Submitted to: Advances in Agricultural Systems Modeling
Publication Type: Peer Reviewed Journal
Publication Acceptance Date: 8/13/2014
Publication Date: 12/1/2014
Citation: Fang, Q., Ahuja, L.R., Andales, A., Derner, J.D. 2014. Using a model and forecasted weather to predict forage and livestock production for making stocking decisions in the coming growing season. Advances in Agricultural Systems Modeling. 5:161-181.

Interpretive Summary: On the basis of the GPFARM-Range model simulated long-term peak standing crop (PSC) data, simple regression equations can be developed in terms of rainfall from April to June, stocking rate (SR), and soil water content on 1 April to significantly improve the PSC predictions. Combining soil water content before the growing season and SR provides an accurate tool for ranchers to predict PSC before the grazing season and make reasonable stocking decisions in the region. Including the predictions of PSC, SWG, and economic profits can be very helpful for ranchers in making better SR decisions, accounting for both economic return and environmental impact (land conservations). The regression equations can also be used to analyze the effects of weather and soil variations on the responses of PSC and SWG to SR levels. These regression equations are advantageous to previous methods, such as the Drought Calculator (Dunn et al., 2013), in that the regression equations consider both economic net return and environmental impacts and the coupled responses of PSC to SR and SWG to PSC and SR across various weather conditions. These equations can be used to develop a spreadsheet-based decisions support tool and help ranchers explore the tradeoffs between economic net return and environmental impacts (such as land degradation) as influenced by SR and weather variations and make better stocking decisions with reduced enterprise risks and land degradations on different soils across the northern mixed-grass prairie.
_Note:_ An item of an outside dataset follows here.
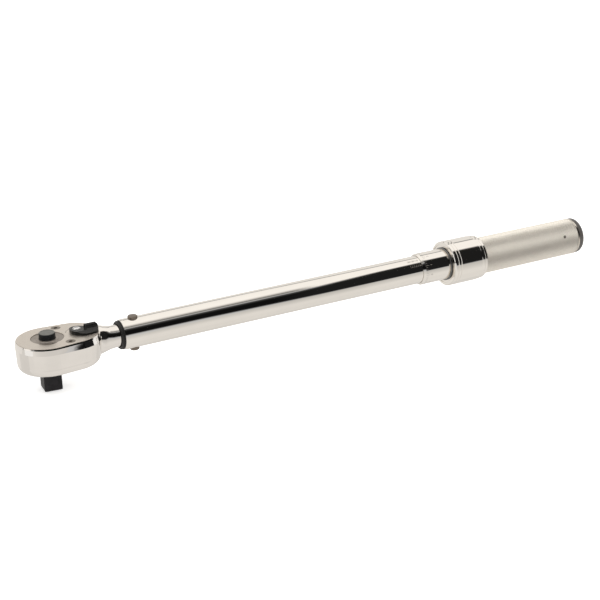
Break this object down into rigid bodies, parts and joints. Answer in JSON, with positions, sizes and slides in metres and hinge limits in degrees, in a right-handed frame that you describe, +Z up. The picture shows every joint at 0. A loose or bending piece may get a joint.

Technical Abstract: Forecasting peak standing crop (PSC) for the coming grazing season can help ranchers make appropriate stocking decisions to reduce enterprise risks. Previously developed PSC predictors were based on short-term experimental data (<15 yr) and limited stocking rates (SR) without including the effect of SR on PSC explicitly. Here we used long-term (30 yr) measured data of PSC and steer weight gain (SWG), extended with the help of a model for SR effect, to develop multiple-variable regression functions for predicting PSC and SWG across a wide range of SR (0.2–1.32 steers ha-1 for summer grazing season, June to mid-October) on a loam soil in a northern mixed-grass prairie. April to June rainfall was the primary weather variable influencing PSC (R2 = 0.45); inclusion of SR and soil water content on 1 April improved the accuracy in predicting PSC (R2 = 0.64). Combining the response of PSC to SR and the response of SWG to both PSC and SR enables ranchers to explore tradeoffs between economic net return and environmental impact (land conservation) as influenced by SR and weather variations. The result was further extended from the loam soil at the experimental site to the other two soil types (loam sandy and clay loam soils) by using a simple soil influence factor. A simple spreadsheet-based decision support tool can be developed to facilitate stocking decisions by ranchers in a northern mixed-grass prairie to adaptively manage rangelands in an effort to increase economic net return and reduce land degradation associated with high weather variability and SR levels.